Two elements make the case. First, is the process of rural electrification, which was put on a fast track with the creation of the huge dam projects. Thought about properly, the creation of these huge networks of electricity distribution created a platform for industrialization and modern agriculture that lifted the potential productivity of the nation as a whole. While one could not argue that FDR had the same conception of infrastructure, as a platform of development, that LaRouche has, he was clearly thinking and acting in a manner coherent with it.

The second telling point is that it was in these areas of massive dam (and electricity) construction, specifically Grand Coulee and the Tennessee Valley, that the nation's most advanced production facilities for World War II were located, including the Oak Ridge nuclear research facility.

LaRouche's NAWAPA program, conceived as a planetary biospheric engineering project "from the top down," clearly dwarfs FDR's conception, as well as his projects per se.
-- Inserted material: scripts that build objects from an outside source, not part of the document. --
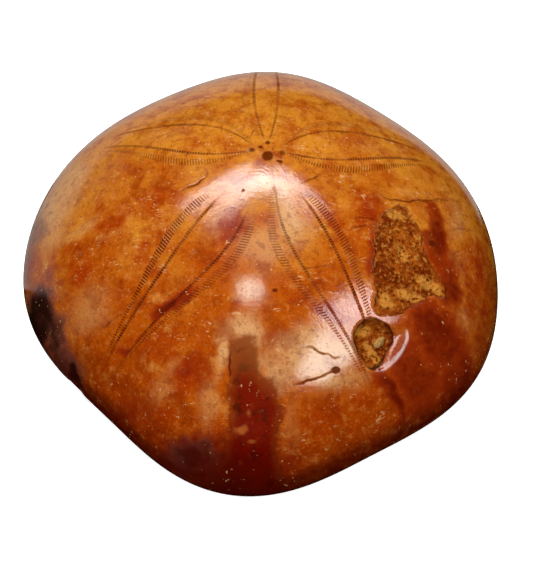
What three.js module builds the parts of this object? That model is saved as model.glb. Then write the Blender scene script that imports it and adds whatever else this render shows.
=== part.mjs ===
// A polished fossil sand dollar: one solid stone, domed above, with the animal's mouth and vent on a base
// whose high points are ground flat. Millimetres, +Z up. The origin is on the base, under the middle of the
// stone. The end with the vent points to -Y and the end that led when the animal crawled points to +Y.
import * as THREE from "three";

// Driving dimensions.
const MEAN_RADIUS = 45.3; // of the outline seen from above
const HEIGHT = 38; // base to apex
const RIM_HEIGHT = 8.6; // the widest level above the base
const APEX = { x: -0.3, y: 6.9 }; // from the outline's own centre
const MOUTH = { x: -0.2, y: 5.0 };

// The outline swells and pinches as it goes round: each wave is a share of the radius, and peakDeg is one
// of the bearings where it stands out furthest.
const OUTLINE_WAVES = [
  { count: 2, share: 0.009, peakDeg: -45 },
  { count: 3, share: 0.009, peakDeg: 30 },
  { count: 4, share: 0.0277, peakDeg: -3.1 },
  { count: 5, share: 0.0086, peakDeg: 43.1 },
  { count: 6, share: 0.0139, peakDeg: 26.5 },
];

// The dome's section is a superellipse: dome = (1 - w^DOME_SPREAD)^(1 / DOME_FULLNESS), w from apex to rim.
const DOME_SPREAD = 1.95;
const DOME_FULLNESS = 1.71;

// The base rolls under from the rim and then runs almost level: its section is a squarer superellipse.
const BASE_SPREAD = 4.5;
const GROUND_OFF = 0.8; // stone that grinding took off the high points of the base

// Bearings of the five feeding grooves on the base, which lie under the petals. They run to the mouth.
const GROOVE_BEARINGS_DEG = [92, 160, 237, 297, 20];
const GROOVE = { depth: 2.1, halfWidth: 4.2, startsAt: 7 };
const MOUTH_HOLLOW = { depth: 3.6, radius: 12 }; // the base dips in towards the mouth
const MOUTH_PIT = { depth: 3.2, radius: 4.4 };
const VENT_PIT = { x: -0.4, y: -35, depth: 2.0, halfWidth: 3.0, halfLength: 4.4 };

// Where the shell is worn through to its stone filling: a long pocket and a small one below it.
const WORN_POCKETS = [
  { x: 29.0, y: -6.0, halfWidth: 6.5, halfLength: 11.5, turnDeg: -12, depth: 0.9 },
  { x: 21.5, y: -22.5, halfWidth: 4.2, halfLength: 4.6, turnDeg: 20, depth: 1.0 },
];

// Mesh fineness.
const AROUND = 84;
const TOP_TO_BASE = 52;

const radians = THREE.MathUtils.degToRad;

// Outline radius at a bearing round the outline's own centre.
function outlineRadius(bearing) {
  let share = 1;
  for (const wave of OUTLINE_WAVES) {
    share += wave.share * Math.cos(wave.count * (bearing - radians(wave.peakDeg)));
  }
  return MEAN_RADIUS * share;
}

// A smooth dip that is 1 in its middle and fades out round an oval.
function ovalDip(x, y, oval) {
  const turn = radians(oval.turnDeg ?? 0);
  const dx = x - oval.x;
  const dy = y - oval.y;
  const across = (dx * Math.cos(turn) + dy * Math.sin(turn)) / oval.halfWidth;
  const along = (dy * Math.cos(turn) - dx * Math.sin(turn)) / oval.halfLength;
  return Math.exp(-((across ** 2 + along ** 2) ** 2));
}

// Height of the domed upper side, w of the way from the apex to the rim.
function domeHeight(w, x, y) {
  const dome = (1 - w ** DOME_SPREAD) ** (1 / DOME_FULLNESS);
  let z = RIM_HEIGHT + (HEIGHT - RIM_HEIGHT) * dome;
  for (const pocket of WORN_POCKETS) {
    z -= pocket.depth * ovalDip(x, y, pocket);
  }
  return z;
}

// How deep the feeding grooves cut at a point of the base. They fade out at the mouth and at the rim.
function grooveDepth(w, x, y) {
  const bearing = Math.atan2(y - MOUTH.y, x - MOUTH.x);
  const reach = Math.hypot(x - MOUTH.x, y - MOUTH.y);
  const fade = (1 - Math.exp(-((reach / GROOVE.startsAt) ** 2))) * (1 - w ** 6);
  let depth = 0;
  for (const degrees of GROOVE_BEARINGS_DEG) {
    const off = bearing - radians(degrees);
    if (Math.cos(off) <= 0) continue;
    const across = (reach * Math.sin(off)) / GROOVE.halfWidth;
    depth += GROOVE.depth * Math.exp(-(across ** 2)) * fade;
  }
  return depth;
}

// Height of the base, w of the way from the mouth to the rim. Its high points are cut off level at 0.
function baseHeight(w, x, y) {
  const roll = 1 - Math.sqrt(1 - w ** BASE_SPREAD);
  const reach = Math.hypot(x - MOUTH.x, y - MOUTH.y);
  const hollow = MOUTH_HOLLOW.depth * Math.exp(-((reach / MOUTH_HOLLOW.radius) ** 2));
  const pit = MOUTH_PIT.depth * Math.exp(-((reach / MOUTH_PIT.radius) ** 4));
  const vent = VENT_PIT.depth * ovalDip(x, y, VENT_PIT);
  const z = RIM_HEIGHT * roll + hollow + pit + vent + grooveDepth(w, x, y) - GROUND_OFF * (1 - w ** 8);
  return Math.max(0, z);
}

// Moves each point of a unit ball to the stone: the upper half to the dome and the lower half to the base.
function stoneGeometry() {
  const ball = new THREE.SphereGeometry(1, AROUND, TOP_TO_BASE).rotateX(Math.PI / 2);
  const points = ball.getAttribute("position");
  for (let i = 0; i < points.count; i++) {
    const up = points.getZ(i);
    const w = Math.min(1, Math.hypot(points.getX(i), points.getY(i)));
    const bearing = Math.atan2(points.getY(i), points.getX(i));
    const pole = up >= 0 ? APEX : MOUTH;
    const x = pole.x + w * (outlineRadius(bearing) * Math.cos(bearing) - pole.x);
    const y = pole.y + w * (outlineRadius(bearing) * Math.sin(bearing) - pole.y);
    points.setXYZ(i, x, y, up >= 0 ? domeHeight(w, x, y) : baseHeight(w, x, y));
  }
  ball.computeVertexNormals();
  return ball;
}

// Puts the middle of the outline's box over the origin.
function centredOverOrigin(geometry) {
  geometry.computeBoundingBox();
  const middle = geometry.boundingBox.getCenter(new THREE.Vector3());
  return geometry.translate(-middle.x, -middle.y, 0);
}

const polishedCalcite = new THREE.MeshStandardMaterial({ color: 0xb8651f, roughness: 0.25, metalness: 0 });

const sandDollar = new THREE.Mesh(centredOverOrigin(stoneGeometry()), polishedCalcite);
sandDollar.name = "sand_dollar";

const part = new THREE.Group();
part.add(sandDollar);

export default part;
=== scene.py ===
# %% [markdown]
# # A polished fossil sand dollar
# A sand dollar is a flat sea urchin. This one died in the Jurassic, its shell filled with sand and turned
# to calcite, and someone ground and polished it until the five petals of breathing pores shone. It is one
# solid stone, so the whole lesson is one surface and one finish: first the camera and the light, then the
# shape as formulas on a grid, then the marks that the stone carries, and last a material that reads those
# marks.

# %% Load the frame
import functools
import math

import bpy
import numpy as np
from mathutils import Matrix, Vector


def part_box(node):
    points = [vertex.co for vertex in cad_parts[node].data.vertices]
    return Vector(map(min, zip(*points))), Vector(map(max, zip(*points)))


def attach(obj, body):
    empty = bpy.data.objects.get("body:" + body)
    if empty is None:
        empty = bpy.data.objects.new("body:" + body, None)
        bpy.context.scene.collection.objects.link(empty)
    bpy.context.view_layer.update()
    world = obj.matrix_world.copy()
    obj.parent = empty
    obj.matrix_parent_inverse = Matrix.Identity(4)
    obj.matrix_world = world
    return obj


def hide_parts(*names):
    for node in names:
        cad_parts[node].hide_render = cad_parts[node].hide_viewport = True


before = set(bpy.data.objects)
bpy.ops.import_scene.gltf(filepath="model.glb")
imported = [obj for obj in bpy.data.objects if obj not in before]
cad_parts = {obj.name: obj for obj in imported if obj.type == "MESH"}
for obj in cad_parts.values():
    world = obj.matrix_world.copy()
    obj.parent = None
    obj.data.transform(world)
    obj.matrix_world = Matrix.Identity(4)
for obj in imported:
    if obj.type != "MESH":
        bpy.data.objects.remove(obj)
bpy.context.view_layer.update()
LOW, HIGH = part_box("sand_dollar")
MM = 0.001  # one millimetre in Blender's metres
print("CAD box in mm:", [round(v / MM, 2) for v in (*LOW, *HIGH)])

# %% [markdown]
# ## Camera
# The stone lies on a table and is looked down on from the end where its vent is. A long lens from a third
# of a metre keeps the perspective gentle. The camera leans 3 degrees to one side, the way a hand-held
# camera does. Its matrix is written out from three directions, which is the plainest way to say where
# right, up and back are.

# %% Camera
CAMERA_ELEVATION = math.radians(55)
CAMERA_LEAN = math.radians(3)
CAMERA_DISTANCE = 330 * MM
CAMERA_TARGET = Vector((1.17 * MM, -5.0 * MM, 14 * MM))

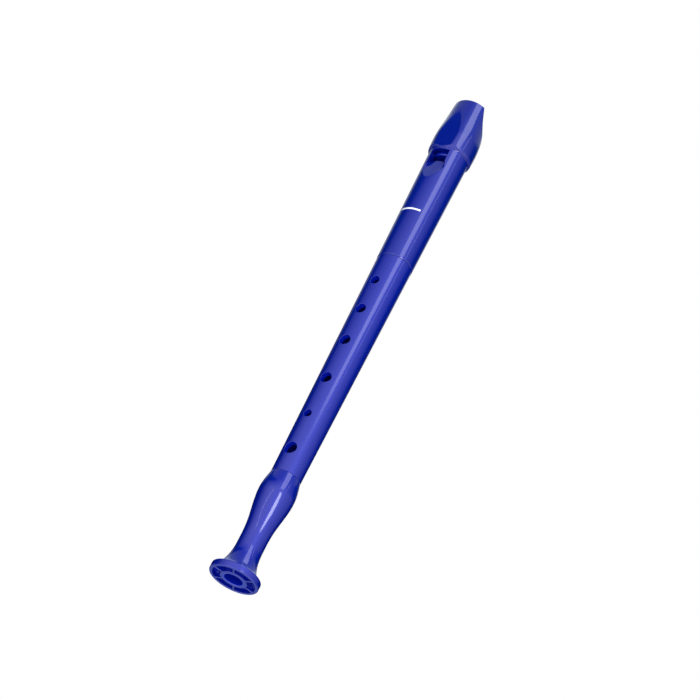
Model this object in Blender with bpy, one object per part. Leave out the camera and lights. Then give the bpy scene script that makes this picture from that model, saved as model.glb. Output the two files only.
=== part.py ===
"""A moulded plastic soprano recorder in five pieces.

Millimetres become metres at the end of each shape. +Z runs up the bore from the foot's end face to
the beak, the finger holes and the window face -Y, and +X is to the right seen from the front.
"""

import math

import bmesh
import bpy
from mathutils import Vector

MM = 0.001
GAP = 0.3  # clearance between neighbouring pieces
TURN_STEPS = 48  # facets around a turned piece

# Heights along the bore
FOOT_TOP = 62.6
HEAD_SEAM = 207.25
CAP_START = 287.4
BEAK_TIP = 325.0

# Foot: flange, flare, waist and bulge
FLANGE_R = 13.43
FLANGE_HEIGHT = 3.6
FLANGE_ROUND = 0.6
FLANGE_EDGE = 0.3
WAIST_R = 7.07
WAIST_Z = 19.2
FLARE_R = 13.05
BULGE = ((24.0, 7.05), (30.0, 7.28), (35.0, 7.82), (40.2, 8.67), (45.8, 9.49), (51.3, 9.88), (57.0, 9.39),
         (FOOT_TOP, 8.28))
FOOT_BORE_R = 5.05
FOOT_RING_R = 7.4
POCKET_R = 11.65
POCKET_DEPTH = 7.0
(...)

The TVA and Hoover Dam projects, for example, like NAWAPA, were national projects, involving input and industrial buildup from all over the nation; NAWAPA is not only national, but international. Yet, the TVA continues to act as an inspiration to those engineering layers and others who are now working with LaRouchePAC on the NAWAPA design—as a true stepping stone to the future.

Unifying both projects, of course, is the conception of man's creative role in the universe—a conception LaRouche has taken to new scientific dimensions. It is this precious idea which our American institutions were created to defend.

Time is running out for us to take the "action, and action now" required to save our nation. It is our duty to take courageous action, as FDR did, and much more, before it is too late.


[1] On Oct. 28, in a discussion with "progressive bloggers," Obama said, "We didn't actually, I think, do what Franklin Delano Roosevelt did, which was basically wait for six months until the thing had gotten so bad, that it became an easier sell politically, because we thought that was irresponsible. We had to act quickly."